Records with modeling code:
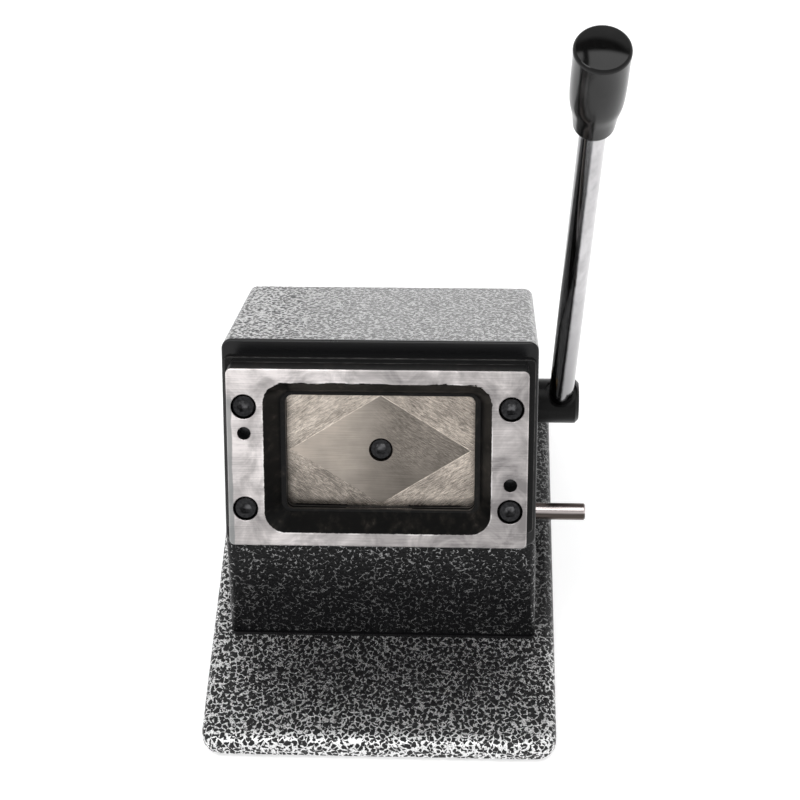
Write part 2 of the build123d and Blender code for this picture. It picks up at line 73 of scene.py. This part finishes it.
class Nodes:
    """A small builder for one node tree, where a value is a number or another node's output."""

    def __init__(self, tree):
        self.tree = tree

    def add(self, kind):
        """New node."""
        return self.tree.nodes.new(kind)

    def link(self, source, target):
        """Join an output to an input, or set the input where the source is a plain value."""
        if isinstance(source, bpy.types.NodeSocket):
            self.tree.links.new(source, target)
        elif isinstance(source, tuple) and len(source) == 3 and target.type == "RGBA":
            target.default_value = (*source, 1)
        else:
            target.default_value = source

    def math(self, operation, *values):
        """One arithmetic step."""
        node = self.add("ShaderNodeMath")
        node.operation = operation
        for value, socket in zip(values, node.inputs):
            self.link(value, socket)
        return node.outputs["Value"]

    def plus(self, first, second):
        """Sum of two values."""
        return self.math("ADD", first, second)

    def minus(self, first, second):
        """First value less the second."""
        return self.math("SUBTRACT", first, second)

    def times(self, first, second):
        """Product of two values."""
        return self.math("MULTIPLY", first, second)

    def larger(self, first, second):
        """The larger of two values."""
        return self.math("MAXIMUM", first, second)

    def raised(self, value, pattern, amount):
        """A value plus some of a pattern."""
        return self.math("MULTIPLY_ADD", pattern, amount, value)

    def swayed(self, value, pattern, amount):
        """A value moved up and down by a pattern that goes from 0 to 1."""
        return self.raised(value, self.minus(pattern, 0.5), amount)

    def blend(self, share, low, high):
        """Low where the share is 0, high where it is 1."""
        return self.math("MULTIPLY_ADD", self.minus(high, low), share, low)

    def distance(self, value, place):
        """How far a value is from a place."""
        return self.math("ABSOLUTE", self.minus(value, place))

    def step(self, value, low, high):
        """Smooth rise from 0 at low to 1 at high."""
        node = self.add("ShaderNodeMapRange")
        node.interpolation_type = "SMOOTHSTEP"
        self.link(value, node.inputs["Value"])
        node.inputs["From Min"].default_value = low
        node.inputs["From Max"].default_value = high
        return node.outputs["Result"]

    def fall(self, value, low, high):
        """Smooth fall from 1 at low to 0 at high."""
        return self.minus(1.0, self.step(value, low, high))

    def near(self, value, place, close, clear):
        """1 up to the close distance from a place, falling to 0 at the clear distance."""
        return self.fall(self.distance(value, place), close, clear)

    def band(self, value, low, high, soft):
        """1 between low and high, with soft ends."""
        return self.minus(self.step(value, low - soft, low + soft),
                          self.step(value, high - soft, high + soft))

    def split(self, vector):
        """The three parts of a vector."""
        node = self.add("ShaderNodeSeparateXYZ")
        self.link(vector, node.inputs["Vector"])
        return node.outputs["X"], node.outputs["Y"], node.outputs["Z"]


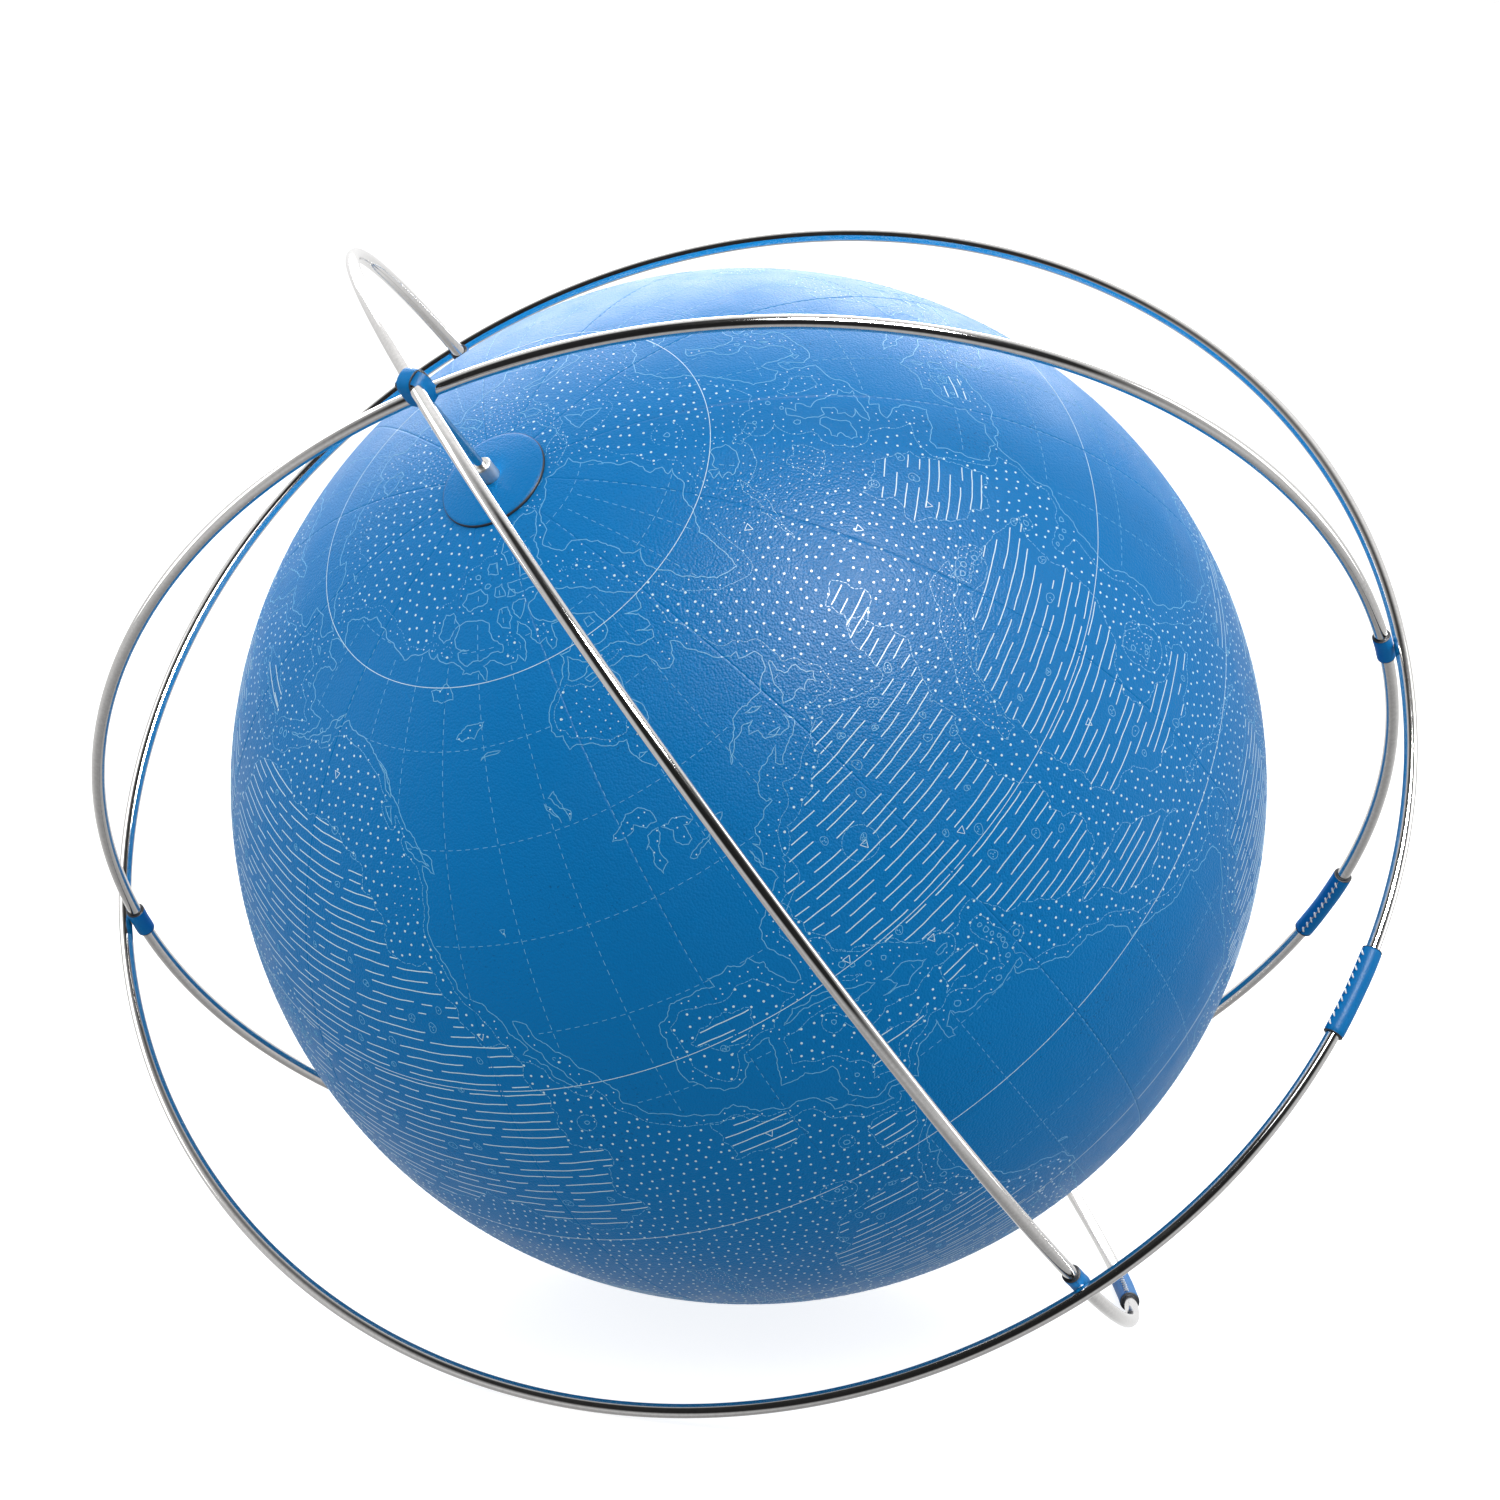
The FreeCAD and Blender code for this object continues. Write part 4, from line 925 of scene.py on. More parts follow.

### Instruction
Write out the entries above word for word.

### Result
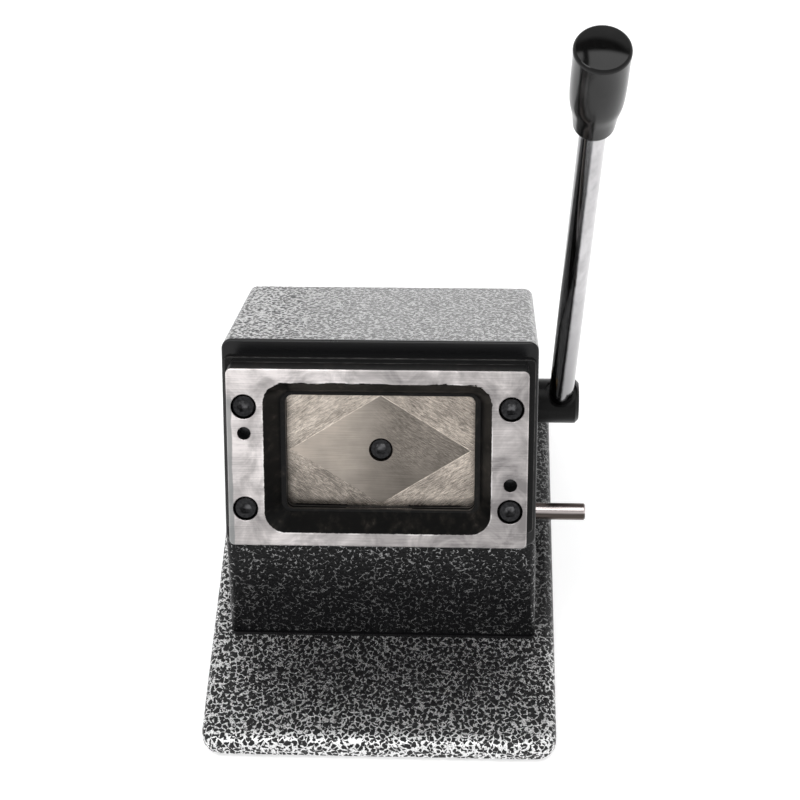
Write part 2 of the build123d and Blender code for this picture. It picks up at line 73 of scene.py. This part finishes it.
class Nodes:
    """A small builder for one node tree, where a value is a number or another node's output."""

    def __init__(self, tree):
        self.tree = tree

    def add(self, kind):
        """New node."""
        return self.tree.nodes.new(kind)

    def link(self, source, target):
        """Join an output to an input, or set the input where the source is a plain value."""
        if isinstance(source, bpy.types.NodeSocket):
            self.tree.links.new(source, target)
        elif isinstance(source, tuple) and len(source) == 3 and target.type == "RGBA":
            target.default_value = (*source, 1)
        else:
            target.default_value = source

    def math(self, operation, *values):
        """One arithmetic step."""
        node = self.add("ShaderNodeMath")
        node.operation = operation
        for value, socket in zip(values, node.inputs):
            self.link(value, socket)
        return node.outputs["Value"]

    def plus(self, first, second):
        """Sum of two values."""
        return self.math("ADD", first, second)

    def minus(self, first, second):
        """First value less the second."""
        return self.math("SUBTRACT", first, second)

    def times(self, first, second):
        """Product of two values."""
        return self.math("MULTIPLY", first, second)

    def larger(self, first, second):
        """The larger of two values."""
        return self.math("MAXIMUM", first, second)

    def raised(self, value, pattern, amount):
        """A value plus some of a pattern."""
        return self.math("MULTIPLY_ADD", pattern, amount, value)

    def swayed(self, value, pattern, amount):
        """A value moved up and down by a pattern that goes from 0 to 1."""
        return self.raised(value, self.minus(pattern, 0.5), amount)

    def blend(self, share, low, high):
        """Low where the share is 0, high where it is 1."""
        return self.math("MULTIPLY_ADD", self.minus(high, low), share, low)

    def distance(self, value, place):
        """How far a value is from a place."""
        return self.math("ABSOLUTE", self.minus(value, place))

    def step(self, value, low, high):
        """Smooth rise from 0 at low to 1 at high."""
        node = self.add("ShaderNodeMapRange")
        node.interpolation_type = "SMOOTHSTEP"
        self.link(value, node.inputs["Value"])
        node.inputs["From Min"].default_value = low
        node.inputs["From Max"].default_value = high
        return node.outputs["Result"]

    def fall(self, value, low, high):
        """Smooth fall from 1 at low to 0 at high."""
        return self.minus(1.0, self.step(value, low, high))

    def near(self, value, place, close, clear):
        """1 up to the close distance from a place, falling to 0 at the clear distance."""
        return self.fall(self.distance(value, place), close, clear)

    def band(self, value, low, high, soft):
        """1 between low and high, with soft ends."""
        return self.minus(self.step(value, low - soft, low + soft),
                          self.step(value, high - soft, high + soft))

    def split(self, vector):
        """The three parts of a vector."""
        node = self.add("ShaderNodeSeparateXYZ")
        self.link(vector, node.inputs["Vector"])
        return node.outputs["X"], node.outputs["Y"], node.outputs["Z"]


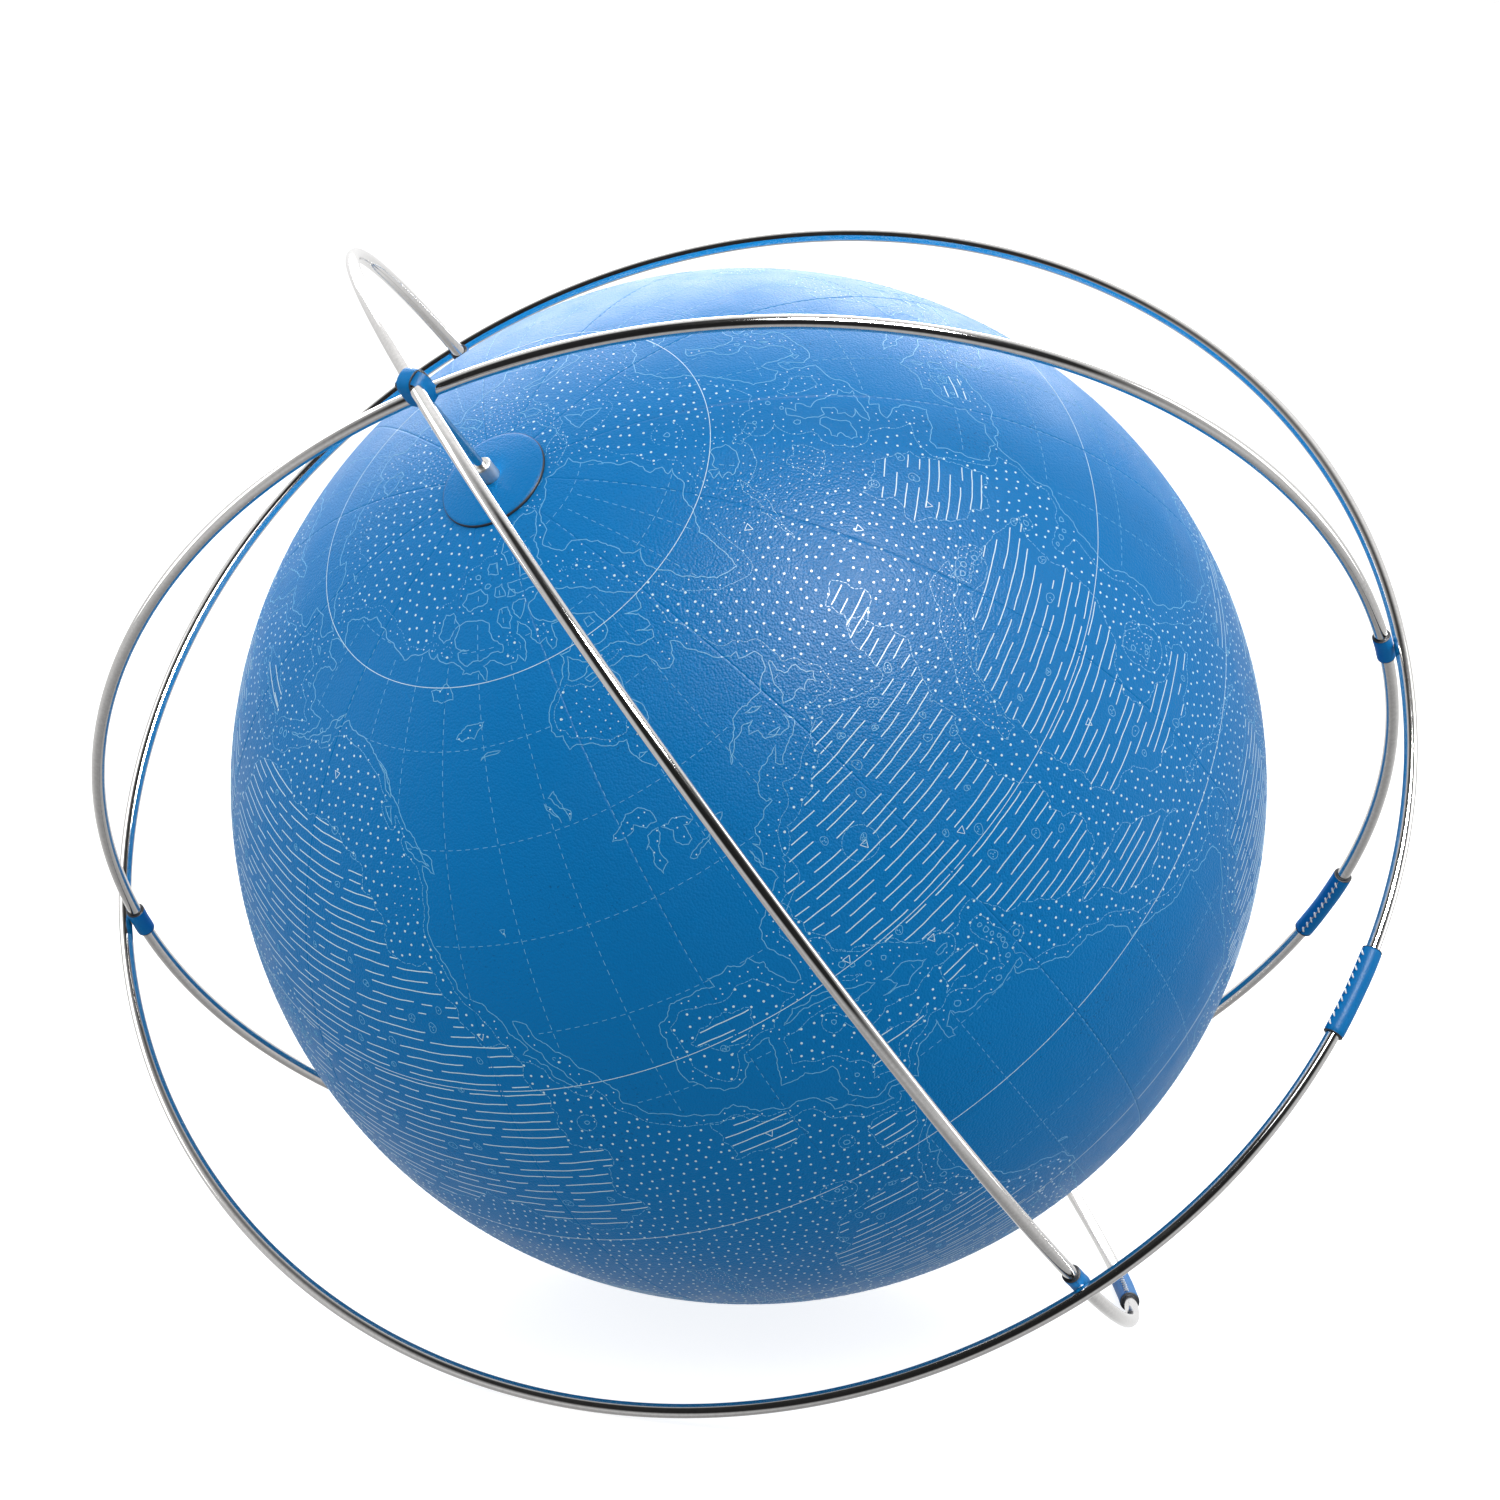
The FreeCAD and Blender code for this object continues. Write part 4, from line 925 of scene.py on. More parts follow.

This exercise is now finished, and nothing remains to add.